Participants at Macquarie's annual Asia-Pacific Infrastructure and Transportation conference in Hong Kong on Monday discussed various challenges and opportunities in the Asian renewable energy sector, coincidentally on the same day as the worldwide climate conference in Copenhagen began.
"The [renewables] sector is now facing huge challenges globally because policies and administration are failing to keep pace with the growth. And the development of infrastructure is obviously not fast enough to meet the transmission demand," said Bruce Yung, managing director of Hong Kong Energy and one of the panellists at the conference.
"For example, the regulatory regime in China is complex and issues like tax, subsidies and tariffs often complicate the administration," added Brian Caffyn, principal of energy company UPC International.
In order to enter the Chinese renewables market panellists therefore suggested partnering with Chinese firms to take advantage of their familiarity with the local regulations and administrations.
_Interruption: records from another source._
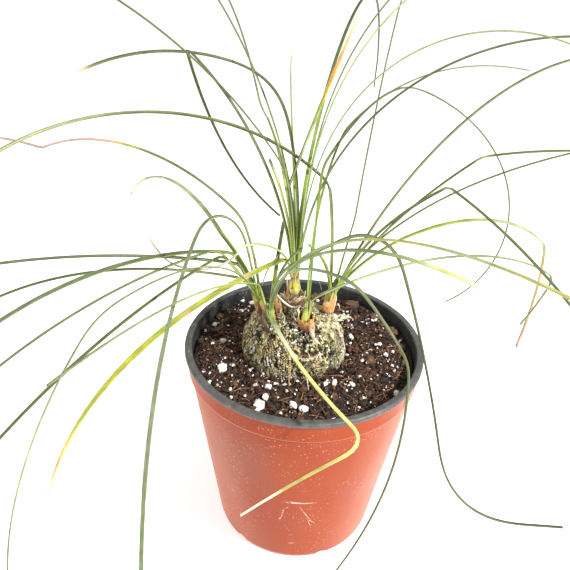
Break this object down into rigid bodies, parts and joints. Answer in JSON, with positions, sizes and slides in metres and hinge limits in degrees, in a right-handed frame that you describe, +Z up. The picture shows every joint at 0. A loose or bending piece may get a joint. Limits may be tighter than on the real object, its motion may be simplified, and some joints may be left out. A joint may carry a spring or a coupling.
{
  "type": "potted calibanus",
  "caption": "Grassy caudex houseplant in a tapered plastic nursery pot: a corky swollen base half sunk in potting mix, with tufts of long arching leaves.",
  "frame": {"origin": "middle of the pot's flat underside", "axes": "+Z up along the pot's axis, -Y is the front that the picture shows, +X to its right"},
  "size_m": [0.528, 0.3691, 0.3127],
  "materials": {
    "pot": "terracotta coloured moulded plastic, dark grey inside and on the lip",
    "soil": "dark peat mix with bark chips and white perlite grains",
    "caudex": "fissured corky bark, tan and olive",
    "leaf": "waxy green leaves, some yellow and dry at their ends"
  },
  "bodies": {
    "root": {"pot": "pot", "soil": "soil", "caudex": "caudex", "tuft_left": "leaf", "tuft_front": "leaf", "tuft_middle": "leaf", "tuft_small": "leaf", "tuft_right": "leaf"}
  },
  "joints": []
}
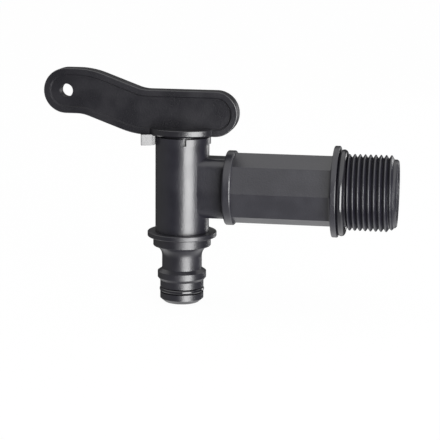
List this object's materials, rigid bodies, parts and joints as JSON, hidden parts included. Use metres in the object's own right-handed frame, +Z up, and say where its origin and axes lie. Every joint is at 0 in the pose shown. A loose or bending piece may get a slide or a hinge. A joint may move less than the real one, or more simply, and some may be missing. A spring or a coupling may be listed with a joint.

For example, Hong Kong Energy is partnering with Chinese companies for three of the projects it is currently working on. "They can help to speed up the projects efficiently," said Yung.
But this advice was immediately followed by panellists saying that companies that want to enjoy the benefits of the huge China pie should be prepared to make some sacrifices in the first couple of years. New entrants will also have to be satisfied with a small market share, especially initially, as it is hard to catch up with the gigantic local players.
"There will be lots of sweat and blood before foreign investments can enjoy the fruits of success. You shouldn't aim to become the leader in the market. Aiming to become the top five in the league table is already a very ambitious target," said Stefan Robertsson, group director of Hong Kong power company CLP Holdings. "But as this pie is so huge, you can be a small player and still do well."
With respect to the other Asian tiger, India, Robertsson is satisfied with the political leadership, which has designed a straightforward and transparent regulatory system, including standard power purchase agreements (PPA) and tariffs, making it easy for investors. However, India still has its challenges such as complex land ownership structures and the difficulty in raising capital in its market.
Between 2004 and 2008, global investment in the renewables sector has increased four-fold to $120 billion. Wind power capacity soared 250% in this period to 221 gigawatts, taking the total global capacity for renewable energy to 280GW last year. In China, wind capacity doubled to 12GW in 2008, which is already in excess of the 2010 target. The photovoltaic (PV) solar power market has increased 6.5% to 16GW worldwide with India being the current market leader in the sale of PV cells.
According to Thomas Donnelly from Macquarie Capital, the encouraging growth in the renewables sector has been stimulated mainly by the aggressive policies and targets set by 74 countries globally, especially the Asian market. And this trend is expected to continue, he added.